The retirement system had just taken a $2.2 billion hit to the fund that thousands of county retirees’ pension payments depend on, a loss that brought the resignation of the previous investment chief.
It got 130 applicants for the position, which paid a maximum $209,372. Among them was a man named Lee Partridge, then the deputy investment officer for the Teacher Retirement System of Texas.
Partridge had warned the San Diego County Employees Retirement Association that the salary was too low for him. But he impressed the association’s board. So much so that they found an unusual way to hire him.
Instead of keeping the prominent position in-house, where it’d be subject to county salary limits, the association hired Partridge as a private consultant and agreed to pay him as much as $4.5 million over three years — millions more than he would’ve made as a county employee.
The association’s board didn’t advertise again to see whether other investors might want that outside role and be even more impressive or cheaper. It simply went with Partridge.
“I wasn’t trying to avoid competition or come in through the back door,” Partridge said Wednesday. “Unfortunately, there’s some lingering perception that that’s how it unfolded.”
The board’s decision did come with a hitch: Partridge can’t oversee the retirement system’s investment employees.
Now, six months later, Partridge has recommended a way to fix that hitch. He’s asking the retirement system to redefine the way it invests its money — and to turn the county employees who supervise the investing over to him.
Partridge has proposed that the retirement board eliminate the organization’s internal 10-person investment team and outsource it to his private company, Integrity Capital LLC. He’ll also hire seven to nine more financial staffers in addition to hiring the county’s current ones. And the association would pay for it all: $10.6 million annually — plus incentives if Partridge outperforms the market. The annual fee would decline if Partridge recruits other pension funds as clients.
All that from a Texas man who got his foot in the county’s door by applying for a job whose salary was too low for him.
Partridge’s strategy for investing the county’s money would boost its annual money management expenses to $100 million. Brian White, the retirement association’s CEO, points out that outsourcing would cut that by $24 million. But those costs would only be that high because of the way Partridge wants to invest the county’s money in the first place.
Compared to the status quo, the outsourcing initiative would save $1.3 million. And it would remove salary limits from the county employees who currently have them, while shifting them and their jobs — monitoring investments, managing risk — to a private company.

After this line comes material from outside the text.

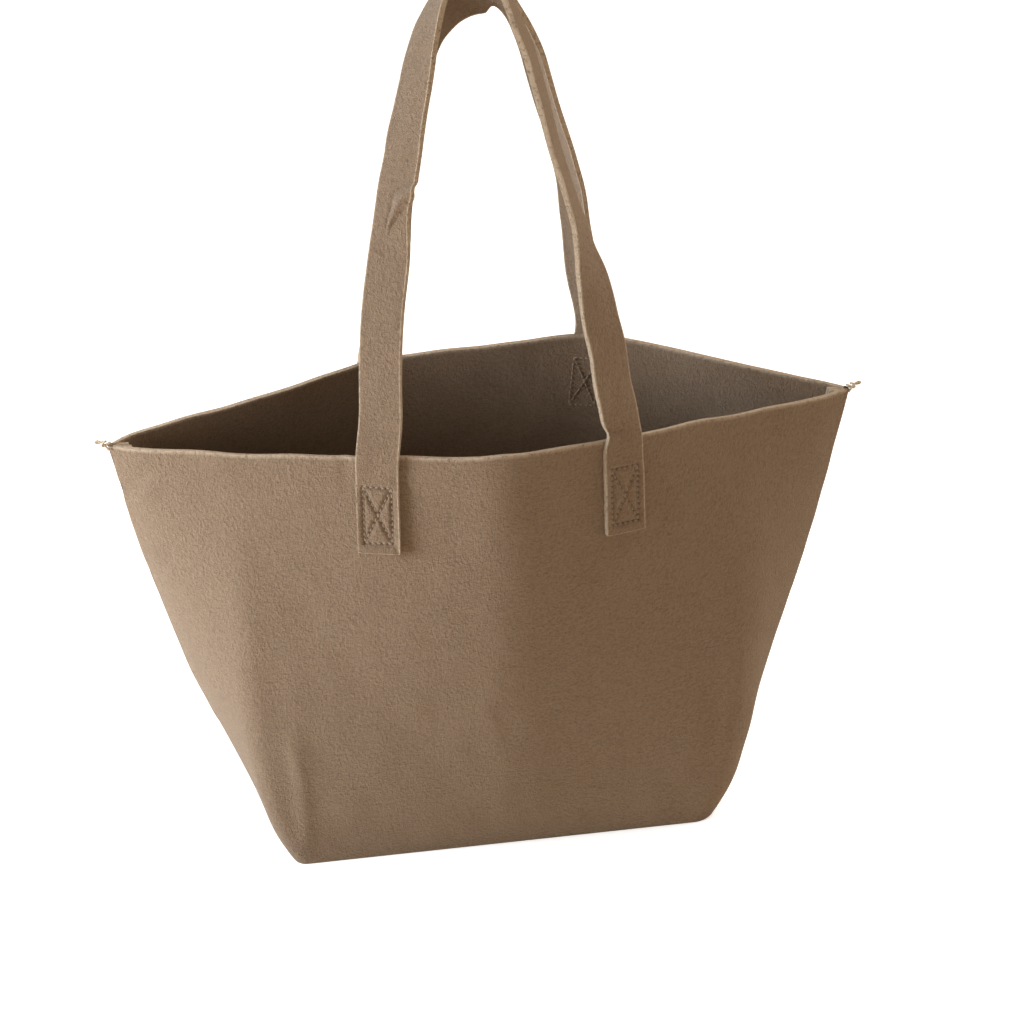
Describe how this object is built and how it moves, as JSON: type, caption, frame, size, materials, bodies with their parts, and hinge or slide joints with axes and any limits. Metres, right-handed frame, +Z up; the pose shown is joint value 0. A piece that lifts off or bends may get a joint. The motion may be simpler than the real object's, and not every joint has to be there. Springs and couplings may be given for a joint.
{
  "type": "fabric grow bag",
  "caption": "Wide-mouthed open bag of thick greige felt with a boxed base and two long flat strap handles sewn on with box-and-cross stitching.",
  "frame": {"origin": "middle of the underside that the bag stands on", "axes": "+X along the mouth to the right, -Y towards the front panel, +Z up"},
  "size_m": [0.5156, 0.181, 0.6051],
  "materials": {
    "felt": "needle-punched felt, fuzzy, matt",
    "thread": "spun polyester sewing thread"
  },
  "bodies": {
    "bag": {"back_left_box_stitching": "thread", "back_left_handle_end": "felt", "back_panel": "felt", "back_right_box_stitching": "thread", "back_right_handle_end": "felt", "base_panel": "felt", "base_seam_thread_back": "thread", "base_seam_thread_front": "thread", "base_seam_thread_left": "thread", "base_seam_thread_right": "thread", "front_left_box_stitching": "thread", "front_left_handle_end": "felt", "front_panel": "felt", "front_right_box_stitching": "thread", "front_right_handle_end": "felt", "left_seam_knot": "thread", "left_side_seam_thread": "thread", "right_seam_knot": "thread", "right_side_seam_thread": "thread"},
    "front_loop": {"front_handle_loop": "felt"},
    "back_loop": {"back_handle_loop": "felt"}
  },
  "joints": [
    {"name": "front_handle_swing", "type": "hinge", "parent": "bag", "child": "front_loop", "pos_m": [0, -0.0717, 0.31074], "axis": [1, 0, 0], "range_deg": [0, 170]},
    {"name": "back_handle_swing", "type": "hinge", "parent": "bag", "child": "back_loop", "pos_m": [0, 0.08137, 0.31533], "axis": [-1, 0, 0], "range_deg": [0, 165]}
  ]
}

Partridge said the proposal will allow him to pay those employees more and recruit talented investment managers who wouldn’t otherwise want to work for a public agency paying a lower salary than they could earn elsewhere. That, he said, will allow him to save money ending inefficient practices for the pension fund, which relies heavily on external consultants to actually invest its money.
The proposal has raised two concerns from retirement board members:
• Supervisor Dianne Jacob, a pension board member, has questioned whether Partridge had a conflict-of-interest by proposing that his company be the beneficiary of the outsourcing proposal. White acknowledged at a recent board meeting that a “perceived conflict-of-interest” may exist. Two association attorneys said then they’d need to undertake a careful legal review. White wouldn’t discuss the review’s findings Wednesday and said they’d be aired at a Thursday morning meeting.

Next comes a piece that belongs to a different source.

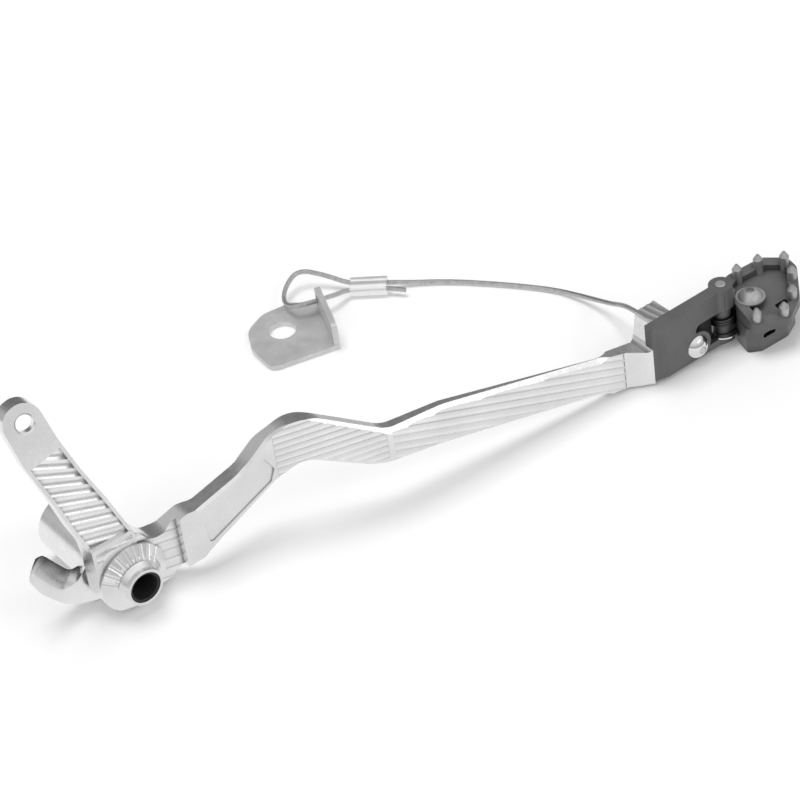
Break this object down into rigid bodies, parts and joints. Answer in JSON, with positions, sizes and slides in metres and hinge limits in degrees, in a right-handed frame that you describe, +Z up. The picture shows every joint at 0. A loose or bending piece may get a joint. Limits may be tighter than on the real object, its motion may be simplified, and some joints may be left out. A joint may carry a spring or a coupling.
{
  "type": "rear brake pedal",
  "caption": "Machined motorcycle rear brake pedal with a leaning clevis arm, a spring hook, a folding cleated toe tip and a safety cable with its bracket.",
  "frame": {"origin": "middle of the pivot bore, on its axis, at the plane of the machined web", "axes": "+X forward along the pedal towards the toe tip, +Z up, -Y along the pivot bore towards the outer side that faces the rider's boot"},
  "size_m": [0.3122, 0.1675, 0.089],
  "materials": {
    "machined_aluminium": "bright machined",
    "dark_anodised": "satin anodised",
    "bright_steel": "bright plated",
    "plain_steel": "plain",
    "cleat_steel": "blackened",
    "wire_rope": "stranded",
    "ferrule_aluminium": "crimped",
    "bracket_steel": "satin",
    "bushing_liner": "dark lined",
    "seal_rubber": "matt"
  },
  "bodies": {
    "arm": {"pedal_arm": "machined_aluminium", "pivot_bushing_outer": "bushing_liner", "pivot_bushing_inner": "bushing_liner", "pivot_seal_outer": "seal_rubber", "pivot_seal_inner": "seal_rubber", "tip_base_block": "dark_anodised", "block_screw": "bright_steel", "block_dowel": "plain_steel", "hinge_pin": "plain_steel", "hinge_clip": "plain_steel", "hinge_washer": "bright_steel", "hinge_spring": "plain_steel", "cable_end_stop": "plain_steel", "snake_cable": "wire_rope", "cable_ferrule": "ferrule_aluminium", "snake_bracket": "bracket_steel"},
    "toe": {"toe_knuckle": "dark_anodised", "toe_platform": "dark_anodised", "platform_screw": "bright_steel", "platform_washer": "bright_steel", "toe_cleat_a": "cleat_steel", "toe_cleat_b": "cleat_steel", "toe_cleat_c": "cleat_steel", "toe_cleat_d": "cleat_steel", "toe_cleat_e": "cleat_steel", "toe_cleat_f": "cleat_steel", "toe_cleat_g": "cleat_steel"}
  },
  "joints": [
    {"name": "toe_fold", "type": "hinge", "parent": "arm", "child": "toe", "pos_m": [0.2435, -0.045, 0], "axis": [0, 0, 1], "range_deg": [-60, 0], "stiffness_Nm_per_rad": 0.3, "springref_deg": 28.65}
  ]
}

• Treasurer-Tax Collector Dan McAllister, a pension board member, questioned the association outsourcing its entire investment team without a competitive bid to someone who was initially hired without a competitive bid.
“Is it appropriate for the person who stands to be the big beneficiary to be crafting his or her own deal?” he asked. “If we do anything in this vein, it should be through a fully transparent process that allows us to test the marketplace.”
The board is now seeking to address that concern. It will consider whether to approve a limited bidding process Thursday that would invite bids from chosen companies. “Probably less than 10” firms will get that invite, including Partridge, White said in an interview. White said he believed Partridge was still the top option but allowed the possibility that another firm could be chosen.
“We’ll get them in here and make a proposal and compare them to Lee’s,” White said. “At a minimum, it’ll validate that Integrity is the best. And if not, we’ll select someone else.”
Jacob said in a statement that her concerns remain even though the proposal has changed.
“I still have more questions than answers,” Jacob said. “This proposal is unprecedented. We need to exercise the utmost due diligence as we scrutinize it. I’m particularly interested in a thorough legal review of this proposal.”
The county Board of Supervisors would have to approve the elimination of the association’s investment staff jobs. But it’s not clear whether the supervisors could halt the retirement board’s outsourcing effort — or whether eliminating the positions would simply be a procedural step.
“Certainly myself and the Board of Supervisors will be very interested and will want to know all the risks associated with this whether we have any say so or not,” said Walt Ekard, the county’s top administrator. “It’s an important fund. Anything they do we have a keen interest in.”